In misslicher Lage
Es war Samstagmorgen, acht Uhr. Wir starteten gerade mit der wöchentlichen Fahrzeugreinigung und -kontrolle in der Wache Süd, als wir zu einem Rettungseinsatz in Langnau am Albis gerufen wurden. Das Einsatzstichwort lautete «eingeklemmte Person Personenwagen».
Text: Toby Merkli
Auf dem Einsatzschein hiess es, der Lenker sei von seinem eigenen Fahrzeug eingeklemmt worden. Langnau verfügt zwar über eine schlagkräftige Milizfeuerwehr, doch aufgrund der Meldung bot die Einsatzleitzentrale von SRZ zur Unterstützung automatisch die Berufsfeuerwehr als Stützpunktfeuerwehr auf — was sich später im Einsatz bewährte.
Da ich früher in diesem Gebiet als Forstwart tätig war, kenne ich die Örtlichkeit bestens. Ich konnte mir nicht vorstellen, wie man dort, mitten im Wald, einen Verkehrsunfall verursachen kann. Was wir vor Ort sahen, sprengte tatsächlich jedes Vorstellungsvermögen. Der Lenker eines Lieferwagens hatte Festmaterial zu einer Waldhütte transportiert, die etwas erhöht gelegen ist. Um zur Hütte zu gelangen, hatte er statt der vorgesehenen, leicht ansteigenden Zufahrt eine sehr steile und schmale Forststrasse benutzt. Vermutlich war das schwer beladene Fahrzeug mangels Bodenhaftung ins Rutschen geraten, von der Strasse abgekommen und seitlich in ein Bachtobel geglitten. Der Fahrer hatte noch versucht auszusteigen, denn das Fahrzeug war in Schräglage hängen geblieben, und die offene Fahrertür stützte das gesamte Gewicht auf einem Baumstrunk ab. Wir fanden den Lenker liegend zwischen Tür und Fahrzeug, den Arm unter dem Vorderrad eingeklemmt. All dies war am Vorabend geschehen. Erst gut zehn Stunden später war ein Biker auf das Fahrzeug und den Patienten in seiner misslichen Lage aufmerksam geworden und hatte umgehend die Rettungskräfte alarmiert.

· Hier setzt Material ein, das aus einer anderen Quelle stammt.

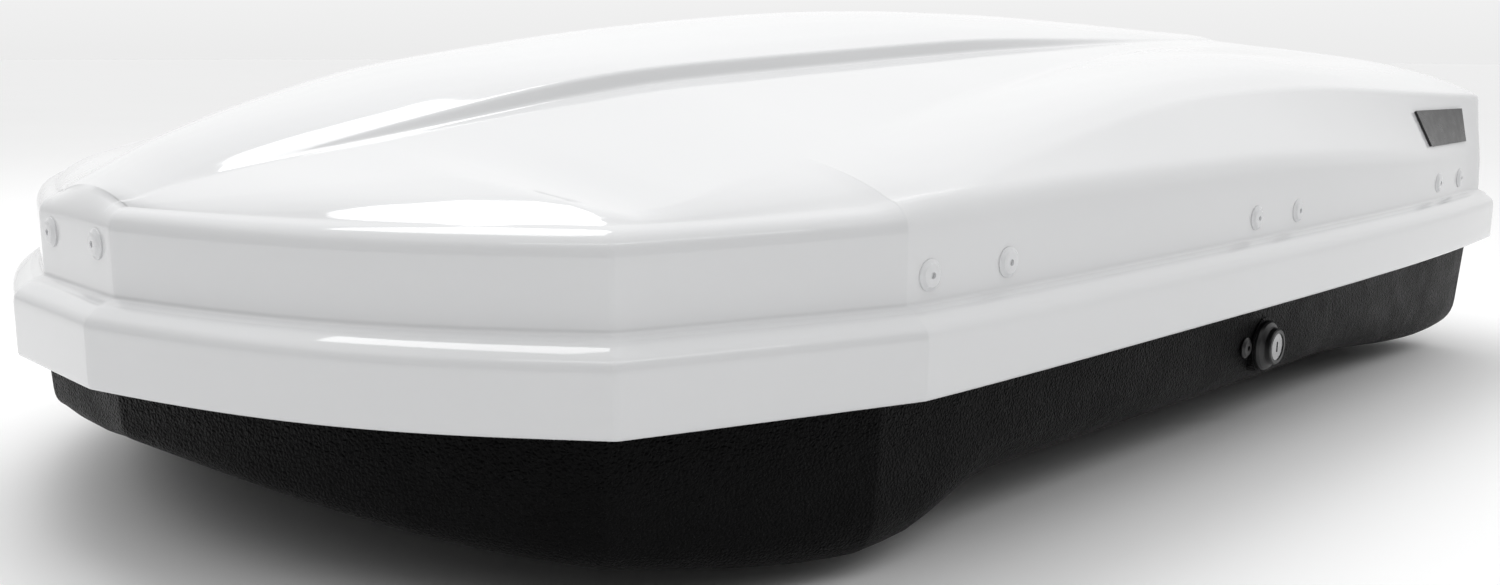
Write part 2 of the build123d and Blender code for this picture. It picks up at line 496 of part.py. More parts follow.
lock_nut = cyl_y(LOCK_X, SEAT_IN_Y + 2.2, SEAT_IN_Y + 7.2, LOCK_Z, 21.0).cut(cyl_y(LOCK_X, SEAT_IN_Y, SEAT_IN_Y + 12, LOCK_Z, 15.95))
case_plate = box(LOCK_X - 50, LOCK_X + 50, SEAT_IN_Y + 0.3, SEAT_IN_Y + 2.1, LOCK_Z - 28, LOCK_Z + 28).cut(cyl_y(LOCK_X, SEAT_IN_Y - 5, SEAT_IN_Y + 9, LOCK_Z, 16.1))
case_plate = case_plate.cut(cyl_y(CASE_RIVET_X, SEAT_IN_Y - 5, SEAT_IN_Y + 9, CASE_RIVET_Z, 3.3))
cover_y = RAIL_Y1 + 6.0
lock_cover = box(LOCK_X - 50, LOCK_X + 50, cover_y, cover_y + 2, LOCK_Z - 28, LOCK_Z + 36)
lock_cover = lock_cover.fuse(box(LOCK_X - 50, LOCK_X + 50, SEAT_IN_Y + 2.2, cover_y + 2, LOCK_Z - 28, LOCK_Z - 26))
case_rivet = rivet((CASE_RIVET_X, -half_width(CASE_RIVET_X, BASE_INSET + BASE_DRAFT * 0.82) - 0.8, CASE_RIVET_Z), (0.0, -1.0, 0.0), 9.0, 3.0, 3.0, 12.0)


# Catches on the lid -----------------------------------------------------------------------
def catch(xc):
    yw = -(min(half_width(xc - 14, LEDGE + t), half_width(xc + 14, LEDGE + t)) - 0.3)
    yp = RAIL_Y0 - 4.5
    c = box(xc - 12, xc + 12, yw, yw + 3, 186, 214)
    c = c.fuse(box(xc - 12, xc + 12, yw, yp, 186, 189))
    c = c.fuse(box(xc - 12, xc + 12, yp - 3, yp, 150, 189))
    c = c.fuse(cyl_y(xc, yp - 3, RAIL_Y1 + 4, 158.0, 3.0))
    return as_solid(c)


catches = [catch(x) for x in CATCH_X]


# Plain trim plates on the rear shoulders ------------------------------------------------------
def trim_plate(sign):
    us = [22.9, 23.7, 24.5, 25.25]
    body = None
    wires = []
    for u in us:
        p = section(u)
        (s, zs_), (w, zw_) = p[8], p[9]
        d = math.hypot(w - s, zs_ - zw_)
        n = ((zs_ - zw_) / d, (w - s) / d)
        z_hi, z_lo = (2.72, 2.06)
        f_hi = (zs_ - z_hi) / (zs_ - zw_)
        f_lo = (zs_ - z_lo) / (zs_ - zw_)
        q = []
        for f, o in ((f_hi, 0.3), (f_lo, 0.3), (f_lo + 0.004, 2.6), (f_hi - 0.004, 2.6)):
            y = s + f * (w - s) + n[0] * o / MODULE
            z = zs_ + f * (zw_ - zs_) + n[1] * o / MODULE
            q.append(Vector(X(u), sign * MODULE * y, ZZ(z)))
        wires.append(Wire.make_polygon(q, close=True))
    return Solid.make_loft(wires, ruled=True)


trim_near, trim_far = trim_plate(-1), trim_plate(1)

# Bolts of the floor rails (flat heads standing on the rails' floor)
fixings = []
for sy in (-1, 1):
    for xx in (SLOT_X0 - 262, SLOT_X0, SLOT_X0 + 262):
        z0 = FLOOR_Z + WALL + 2.5
        fixings.append(as_solid(Solid.make_cylinder(6.5, 2.6, Plane(origin=(xx, sy * 280.0, z0)))))
rail_fixings = Compound(fixings)

nodes = {
    "base_shell": as_solid(base_shell),
    "rim_seal": as_solid(rim_seal),
    "floor_rail_left": as_solid(floor_rail(1)),
    "floor_rail_right": as_solid(floor_rail(-1)),
    "floor_rail_fixings": rail_fixings,
    "lock_housing": as_solid(lock_housing),
    "lock_nut": as_solid(lock_nut),
    "lock_back_plate": as_solid(case_plate),
    "lock_cover": as_solid(lock_cover),
    "lock_case_rivet": as_solid(case_rivet),
    "lock_rail_guides": rail_guides,
    "hinge_base_leaf_front": hinges[0][0],
    "hinge_base_leaf_middle": hinges[1][0],
    "hinge_base_leaf_rear": hinges[2][0],
    "hinge_pins": Compound([h[2] for h in hinges]),
    "strut_base_bracket_front": struts[0][2],
    "strut_base_bracket_rear": struts[1][2],
    "lid_shell": as_solid(lid_shell),
    "lid_rivets_lock_side": rivets_near,
    "lid_rivets_hinge_side": rivets_far,
    "lid_rivets_nose": rivets_nose,
    "lid_brace_front": braces[0],
    "lid_brace_middle": braces[1],
    "lid_brace_rear": braces[2],
    "nose_stiffener": as_solid(nose_plate),
    "hinge_lid_leaf_front": hinges[0][1],
    "hinge_lid_leaf_middle": hinges[1][1],
    "hinge_lid_leaf_rear": hinges[2][1],
    "lid_catch_front": catches[0],
    "lid_catch_middle": catches[1],
    "lid_catch_rear": catches[2],
    "trim_plate_lock_side": trim_near,
    "trim_plate_hinge_side": trim_far,
    "strut_lid_bracket_front": struts[0][3],
    "strut_lid_bracket_rear": struts[1][3],
    "strut_cylinder_front": struts[0][0],
    "strut_cylinder_rear": struts[1][0],
    "strut_rod_front": struts[0][1],
    "strut_rod_rear": struts[1][1],
    "lock_barrel": as_solid(barrel),
    "lock_cam": as_solid(lock_cam),
    "lock_rail": lock_rail,
}
for name, shape in nodes.items():
    shape.label = name
    export_step(shape, f"parts/{name}.step")
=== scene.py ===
import bpy
import bmesh
import math
import numpy as np
from mathutils import Matrix, Vector


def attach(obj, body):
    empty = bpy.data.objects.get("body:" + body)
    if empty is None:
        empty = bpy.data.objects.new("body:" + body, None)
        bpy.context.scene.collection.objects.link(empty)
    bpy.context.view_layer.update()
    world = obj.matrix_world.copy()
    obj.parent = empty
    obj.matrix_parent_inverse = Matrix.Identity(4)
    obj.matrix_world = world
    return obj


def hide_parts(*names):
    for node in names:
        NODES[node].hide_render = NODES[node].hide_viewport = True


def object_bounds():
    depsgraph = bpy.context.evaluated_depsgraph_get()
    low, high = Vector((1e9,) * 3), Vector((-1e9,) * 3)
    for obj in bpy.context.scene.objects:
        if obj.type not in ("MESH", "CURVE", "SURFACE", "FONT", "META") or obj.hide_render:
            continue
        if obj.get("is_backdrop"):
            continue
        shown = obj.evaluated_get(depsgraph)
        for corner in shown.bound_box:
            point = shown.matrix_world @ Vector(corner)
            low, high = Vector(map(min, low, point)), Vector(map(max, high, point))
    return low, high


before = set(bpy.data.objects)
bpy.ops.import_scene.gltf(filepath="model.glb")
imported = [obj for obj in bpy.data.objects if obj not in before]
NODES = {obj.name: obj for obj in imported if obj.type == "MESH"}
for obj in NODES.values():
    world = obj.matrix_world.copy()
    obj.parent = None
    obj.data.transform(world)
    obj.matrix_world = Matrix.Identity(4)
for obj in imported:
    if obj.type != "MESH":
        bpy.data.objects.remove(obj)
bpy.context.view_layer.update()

# ---------------------------------------------------------------------------
# Shared geometry: the same module, outline and crease tables as the design,
# in metres here.  u is the distance from the nose in modules.
# ---------------------------------------------------------------------------
MOD = 0.054
LEN_U = 26.5
SKIRT_Z = 0.130
T = 0.004
LEDGE = 0.38
BASE_INSET = 0.58
BASE_DRAFT = 0.055


def X(u):
    return MOD * (np.asarray(u, float) - LEN_U / 2)


def Z(u):
    return MOD * np.asarray(u, float) + SKIRT_Z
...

Unser erstes Ziel galt der Sicherung des Fahrzeugs. Um ein weiteres Abrutschen oder Kippen zu verhindern, sicherten es die Kameraden der Feuerwehr Langnau am Albis mit drei Seilzügen. Zeitgleich bereiteten wir die komplizierte Bergung vor, und die Rettungssanitäterinnen begannen mit der Betreuung und Erstversorgung des Patienten. Wir hatten gehofft, den Bus mit der Hilfe von Seilzügen weit genug aufrichten zu können, um den Mann zu befreien. Es stellte sich jedoch heraus, dass die Tür durch die Bewegung des Fahrzeugs auf den Patienten drückte. Daher entschieden wir uns, sie mit einer mobilen Hydraulikschere zu entfernen. Dies schaffte viel Platz, war aber heikel, denn ohne die schützende Tür und ohne unsere Sicherung hätte sich der Wagen überschlagen. Nach dem Entfernen der Tür hoben wir den Wagen mit einem pneumatischen Hebekissen an und gruben den Arm des Patienten mit unseren Händen frei. In der Zwischenzeit baute die Feuerwehr Langnau am Albis mit einer Steckleiter eine improvisierte Brücke über den Bach, um den Patienten, der unterdessen auf dem Spineboard in einer Schleifkorbtrage lag, sicher zurück auf die Waldstrasse zu bringen. Von da ging es mit dem Rettungswagen zu einer nahe gelegenen Lichtung, wo ein Helikopter der Rega auf ihn wartete und ihn schnell ins Spital flog.
Der Lenker kam relativ glimpflich davon: Er war unterkühlt und erlitt mehrere kleinere Prellungen, Quetschungen und Frakturen. Dank der sehr guten Zusammenarbeit konnten wir den Verunfallten so, nachdem er endlich entdeckt worden war, ohne weitere Verzögerung aus seiner misslichen Lage befreien.